• [Source material]
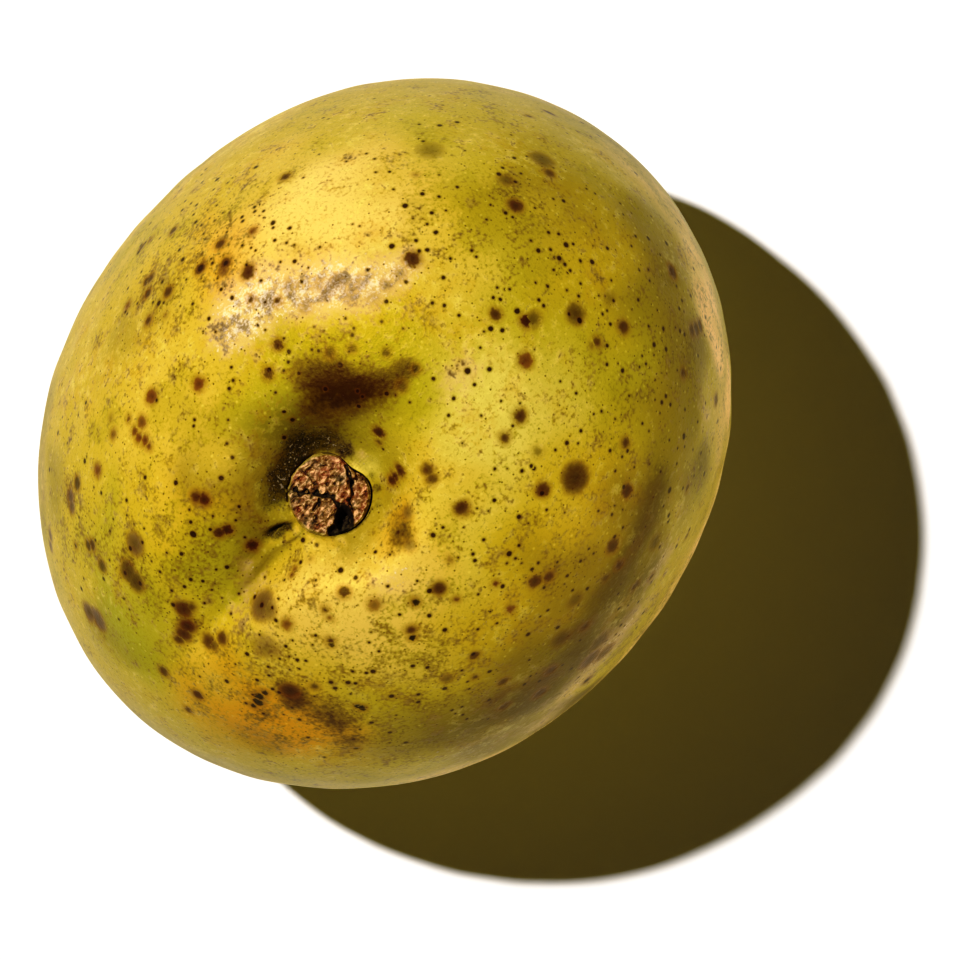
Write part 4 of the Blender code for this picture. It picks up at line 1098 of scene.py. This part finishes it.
def stubWood():
    # Noises stretched along the fibres, and the relief of the mesh, lay coats over the wood's colour; the
    # relief's hollows are painted dark as shade
    material, tree = startMaterial("dry torn stem wood")
    place = addNode(tree, "ShaderNodeTexCoord").outputs["Object"]
    turn = math.radians(photo["roll"] - stub["fibreAngle"])
    inputs = {"Vector": place, "Rotation": (0, 0, turn), "Scale": (stemWood["fibreStretch"], 1.0, 1.0)}
    stretched = addNode(tree, "ShaderNodeMapping", inputs).outputs[0]
    noise = {}
    for name, (size, detail) in stemWood["noise"].items():
        inputs = {"Vector": stretched, "Scale": scaleFor(size), "Detail": detail}
        noise[name] = addNode(tree, "ShaderNodeTexNoise", inputs).outputs["Fac"]
    facts = addNode(tree, "ShaderNodeAttribute", attribute_name="relief").outputs["Vector"]
    hollow, _, edge = addNode(tree, "ShaderNodeSeparateXYZ", {"Vector": facts}).outputs
    source = dict(noise, hollow=hollow, edge=edge)
    colour = linearColour(stemWood["base"])
    for name, low, high, code, strength in stemWood["coats"]:
        inputs = {"Value": source[name], "From Min": low, "From Max": high, "To Max": strength}
        mask = addNode(tree, "ShaderNodeMapRange", inputs).outputs["Result"]
        inputs = {0: mask, 6: colour, 7: linearColour(code)}
        colour = addNode(tree, "ShaderNodeMix", inputs, data_type="RGBA").outputs[2]
    inputs = {0: noise["grain"], 1: stemWood["grainShare"], 2: noise["fibre"]}
    height = addNode(tree, "ShaderNodeMath", inputs, operation="MULTIPLY_ADD").outputs[0]
    distance = stemWood["fibreHeight"] * mm
    bump = addNode(tree, "ShaderNodeBump", {"Height": height, "Distance": distance, "Strength": 1.0})
    inputs = {
        "Base Color": colour,
        "Roughness": stemWood["roughness"],
        "IOR": stemWood["ior"],
        "Normal": bump.outputs[0],
    }
    shader = addNode(tree, "ShaderNodeBsdfPrincipled", inputs)
    addNode(tree, "ShaderNodeOutputMaterial", {"Surface": shader.outputs[0]})
    return material


def makeFruit():
    # The grid with its dimples, wrinkles, folds and sunken spots pushed along the normals, then its colours
    top, grid, bottom = fruitGrid()
    rings = fruit["socketRings"]
    normals = surfaceNormals(grid)
    length, height = fruit["dimple"]
    offset = height * waves(grid, length, 24, 5)
    length, height = fruit["ripple"]
    stemDistance = np.hypot(grid[..., 0] - fruit["stem"][0], grid[..., 1] - fruit["stem"][1])
    near = np.exp(-((stemDistance / fruit["rippleReach"]) ** 2)) * (grid[..., 2] > fruit["widestLevel"])
    offset += height * near * waves(grid, length, 24, 6)
    fromLip = (stemDistance - stub["radius"] - fruit["lipOut"]) / fruit["lipReach"]
    offset += fruit["lipRise"] * np.exp(-(fromLip**2)) * near
    offset[:rings] = 0.0
    offset[-4:] = 0.0
    grid = grid + normals * offset[..., None]
    top, grid, bottom = fitToNode("fruit", top, grid, bottom)
    places = np.concatenate([[top], grid.reshape(-1, 3), [bottom]])
    seen = toPixels(places)
    # What the camera doesn't see is moved far outside the picture, so that no mark lands on it
    farAway = 1e6
    seen[places[:, 2] < photo["widestLevel"] - 1] = farAway
    seen[: 1 + rings * fruit["segments"]] = farAway
    # Sunken spots are pressed into the mesh itself, deepest in the middle
    pixel = photo["mmPerPixel"]
    pits = [(x, y, radius * pixel, -depth) for x, y, radius, depth in marks["sunken"]]
    outward = np.concatenate([[[0, 0, 1]], normals.reshape(-1, 3), [[0, 0, -1]]])
    press = hillField(pits, places, seen) + foldField(places, seen)
    press[: 1 + rings * fruit["segments"]] = 0.0
    places = places + outward * press[:, None]
    piece = closedGrid("fruit_skin", places[0], places[1:-1].reshape(grid.shape), places[-1])
    setAttribute(piece, "groundAndLight", "FLOAT_COLOR", groundAndLightColours(places, seen))
    # The wear attribute holds scuff, stain, and the soot field, which is partly painted shade
    wearAndShade = [np.clip(hillField(marks[name], places, seen), 0.0, 1.2) for name in ("scuff", "stain", "sootAndShade")]
    setAttribute(piece, "wearAndShade", "FLOAT_VECTOR", np.stack(wearAndShade, axis=1))
    freckle = np.clip(marks["freckleBase"] + hillField(marks["freckle"], places, seen), 0.12, 1.3)
    # Pores are denser towards the dorsal side
    pale = np.clip(marks["poreBase"] + places[:, 0] / marks["poreSlope"], 0.2, 0.8)
    # Dusk is a mottled brown, mostly painted shade inside the lower right rim
    dusk = np.clip(hillField(marks["dusk"], places, seen), 0.0, 1.2)
    setAttribute(piece, "touchAndShade", "FLOAT_VECTOR", np.stack([freckle, pale, dusk], axis=1))
    markFields(piece, places, seen)
    piece.data.materials.append(fruitSkin())
    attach(piece, "root")
    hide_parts("fruit")
    return piece


def makeStub():
    # The grid, moved into the CAD node's box
    grid, facts = stubGrid()
    low, high = (np.array(corner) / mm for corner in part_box("stem_stub"))
    middle = np.array([*(low + high)[:2] / 2, high[2] - stub["topGap"]])
    grid = grid + middle
    topFace, _, _, _ = stubFace(np.zeros(1), np.zeros(1))
    top = middle + [0.0, 0.0, topFace[0]]
    bottom = np.array([middle[0], middle[1], grid[-1, :, 2].mean()])
    piece = closedGrid("stem_end", top, grid, bottom)
    flat = facts.reshape(-1, 3)
    setAttribute(piece, "relief", "FLOAT_VECTOR", np.concatenate([flat[:1], flat, flat[-1:]]))
    piece.data.materials.append(stubWood())
    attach(piece, "root")
    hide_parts("stem_stub")
    return piece


makeFruit()
print("mango: the skin is made")
makeStub()
print("mango: the stub is made")

# A pale matt sweep: level under the fruit, with a rim far away that closes the side views
stage = dict(
    levelRings=(500.0, 2500.0),
    levelRadius=5000.0,
    rimWidth=50.0,
    rimRadius=6000.0,
    rimHeight=900.0,
    depth=20.0,
    colour="#EAE9EC",
    roughness=0.9,
    segments=96,
)


def makeStage():
    # A turned profile: a level disc, a quarter of an ellipse up to the rim, and a flat back below
    azimuth = np.arange(stage["segments"]) * (2 * math.pi / stage["segments"])
    turn = np.linspace(0.0, math.pi / 2, 12)
    sweep = stage["rimRadius"] - stage["levelRadius"]
    outside = [stage["rimRadius"] + stage["rimWidth"]] * 2
    radius = np.concatenate([stage["levelRings"], stage["levelRadius"] + sweep * np.sin(turn), outside])
    bend = stage["rimHeight"] * (1.0 - np.cos(turn))
    height = np.concatenate([[0.0] * len(stage["levelRings"]), bend, [stage["rimHeight"], -stage["depth"]]])
    x, y = (radius[:, None] * side for side in (np.cos(azimuth), np.sin(azimuth)))
    grid = np.stack([x, y, np.broadcast_to(height[:, None], x.shape)], axis=-1)
    floor = closedGrid("floor", np.zeros(3), grid, np.array([0.0, 0.0, -stage["depth"]]))
    material, tree = startMaterial("pale matt paper")
    inputs = {"Base Color": linearColour(stage["colour"]), "Roughness": stage["roughness"]}
    shader = addNode(tree, "ShaderNodeBsdfPrincipled", inputs)
    addNode(tree, "ShaderNodeOutputMaterial", {"Surface": shader.outputs[0]})
    floor.data.materials.append(material)


# One hard key from the picture's upper left, high up, a low soft card on the other side, and a faint fill
light = dict(
    bearing=-31.0,  # the way the key travels over the picture, degrees anticlockwise from the right
    elevation=64.2,  # from the shadow's length
    strength=4.4,
    angle=1.4,  # of the source, which softens the shadow's edge
    colour="#FFFDF8",
    fillColour="#FFF2F4",
    fill=0.016,
    card=dict(distance=2500.0, height=200.0, size=(700.0, 220.0), power=22.0, colour="#FFF2DA"),  # watts
)


def turned(lamp, name, travel):
    # A lamp's object, which shines the way it is told
    holder = bpy.data.objects.new(name, lamp)
    holder.rotation_mode = "QUATERNION"
    holder.rotation_quaternion = Vector(travel).to_track_quat("-Z", "Y")
    bpy.context.collection.objects.link(holder)
    return holder


def makeLight():
    # The key travels along its bearing and down, and the card faces back along the same bearing
    right, up = screenAxes()
    bearing, elevation = math.radians(light["bearing"]), math.radians(light["elevation"])
    level = math.cos(bearing) * right + math.sin(bearing) * up
    key = bpy.data.lights.new("key", "SUN")
    key.energy = light["strength"]
    key.angle = math.radians(light["angle"])
    key.color = linearColour(light["colour"])[:3]
    turned(key, "key", (*(level * math.cos(elevation)), -math.sin(elevation)))
    card = light["card"]
    lamp = bpy.data.lights.new("card", "AREA")
    lamp.shape = "RECTANGLE"
    lamp.size, lamp.size_y = (length * mm for length in card["size"])
    lamp.energy = card["power"]
    lamp.color = linearColour(card["colour"])[:3]
    place = np.array([*(level * card["distance"]), card["height"]])
    aim = np.array([0.0, 0.0, photo["widestLevel"]])
    holder = turned(lamp, "card", aim - place)
    holder.location = place * mm
    holder.visible_camera = False
    world = bpy.data.worlds.new("faint fill")
    world.use_nodes = True
    back = world.node_tree.nodes["Background"]
    back.inputs["Color"].default_value = linearColour(light["fillColour"])
    back.inputs["Strength"].default_value = light["fill"]
    bpy.context.scene.world = world


def makeCamera():
    # Straight down from above the point that shows in the middle of the picture
    right, up = screenAxes()
    place = cameraPlace()
    camera = bpy.data.cameras.new("camera")
    camera.sensor_width = photo["sensorWidth"]
    halfView = photo["axisPixel"][0] * photo["mmPerPixel"]
    camera.lens = photo["sensorWidth"] / 2 * photo["cameraRise"] / halfView
    camera.clip_end = 50.0
    viewer = bpy.data.objects.new("camera", camera)
    height = photo["widestLevel"] + photo["cameraRise"]
    rows = [(right[i], up[i], 0.0, place[i] * mm) for i in range(2)]
    viewer.matrix_world = Matrix((*rows, (0.0, 0.0, 1.0, height * mm), (0.0, 0.0, 0.0, 1.0)))
    bpy.context.collection.objects.link(viewer)
    bpy.context.scene.camera = viewer


# The picture's contrast: what goes in and what comes out, 1 being white, for all colours and then for blue
blueTone = ((0.0, 0.0), (0.012, 0.011), (0.05, 0.03), (0.09, 0.065), (0.16, 0.135), (0.30, 0.28), (1.0, 1.0))
tone = ((0.0, 0.0), (0.05, 0.014), (0.12, 0.06), (0.30, 0.21), (0.55, 0.47), (0.80, 0.80), (1.0, 1.0))


def setTone():
    # A curve for all colours and one for blue, laid over the plain view
    view = bpy.context.scene.view_settings
    view.view_transform = "Standard"
    view.use_curve_mapping = True
    blue, every = view.curve_mapping.curves[2:]
    for curve, places in ((blue, blueTone), (every, tone)):
        for place in places[1:-1]:
            curve.points.new(*place)
    view.curve_mapping.update()


makeStage()
makeLight()
makeCamera()
setTone()
print("mango: stage, light and camera are set")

• [Task directions]
Give back exactly the material above from its opening line to the line bearing "return material".

• [Reply to the exercise]
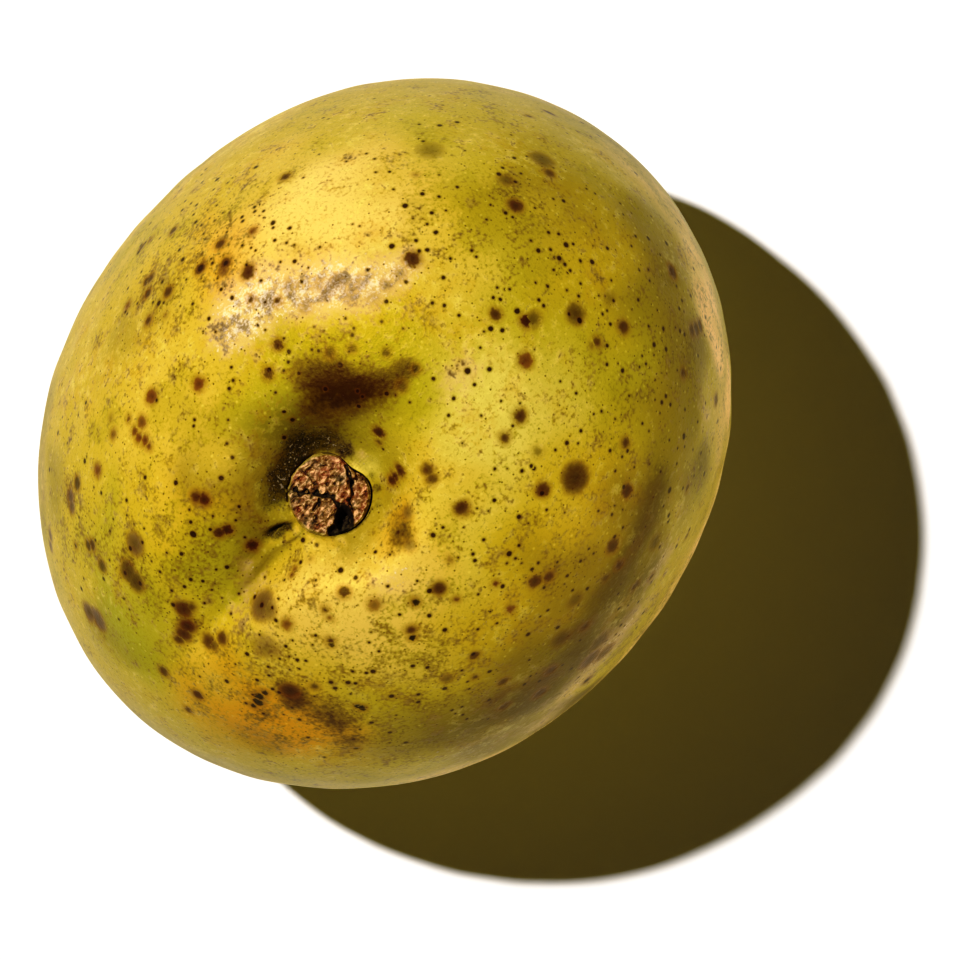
Write part 4 of the Blender code for this picture. It picks up at line 1098 of scene.py. This part finishes it.
def stubWood():
    # Noises stretched along the fibres, and the relief of the mesh, lay coats over the wood's colour; the
    # relief's hollows are painted dark as shade
    material, tree = startMaterial("dry torn stem wood")
    place = addNode(tree, "ShaderNodeTexCoord").outputs["Object"]
    turn = math.radians(photo["roll"] - stub["fibreAngle"])
    inputs = {"Vector": place, "Rotation": (0, 0, turn), "Scale": (stemWood["fibreStretch"], 1.0, 1.0)}
    stretched = addNode(tree, "ShaderNodeMapping", inputs).outputs[0]
    noise = {}
    for name, (size, detail) in stemWood["noise"].items():
        inputs = {"Vector": stretched, "Scale": scaleFor(size), "Detail": detail}
        noise[name] = addNode(tree, "ShaderNodeTexNoise", inputs).outputs["Fac"]
    facts = addNode(tree, "ShaderNodeAttribute", attribute_name="relief").outputs["Vector"]
    hollow, _, edge = addNode(tree, "ShaderNodeSeparateXYZ", {"Vector": facts}).outputs
    source = dict(noise, hollow=hollow, edge=edge)
    colour = linearColour(stemWood["base"])
    for name, low, high, code, strength in stemWood["coats"]:
        inputs = {"Value": source[name], "From Min": low, "From Max": high, "To Max": strength}
        mask = addNode(tree, "ShaderNodeMapRange", inputs).outputs["Result"]
        inputs = {0: mask, 6: colour, 7: linearColour(code)}
        colour = addNode(tree, "ShaderNodeMix", inputs, data_type="RGBA").outputs[2]
    inputs = {0: noise["grain"], 1: stemWood["grainShare"], 2: noise["fibre"]}
    height = addNode(tree, "ShaderNodeMath", inputs, operation="MULTIPLY_ADD").outputs[0]
    distance = stemWood["fibreHeight"] * mm
    bump = addNode(tree, "ShaderNodeBump", {"Height": height, "Distance": distance, "Strength": 1.0})
    inputs = {
        "Base Color": colour,
        "Roughness": stemWood["roughness"],
        "IOR": stemWood["ior"],
        "Normal": bump.outputs[0],
    }
    shader = addNode(tree, "ShaderNodeBsdfPrincipled", inputs)
    addNode(tree, "ShaderNodeOutputMaterial", {"Surface": shader.outputs[0]})
    return material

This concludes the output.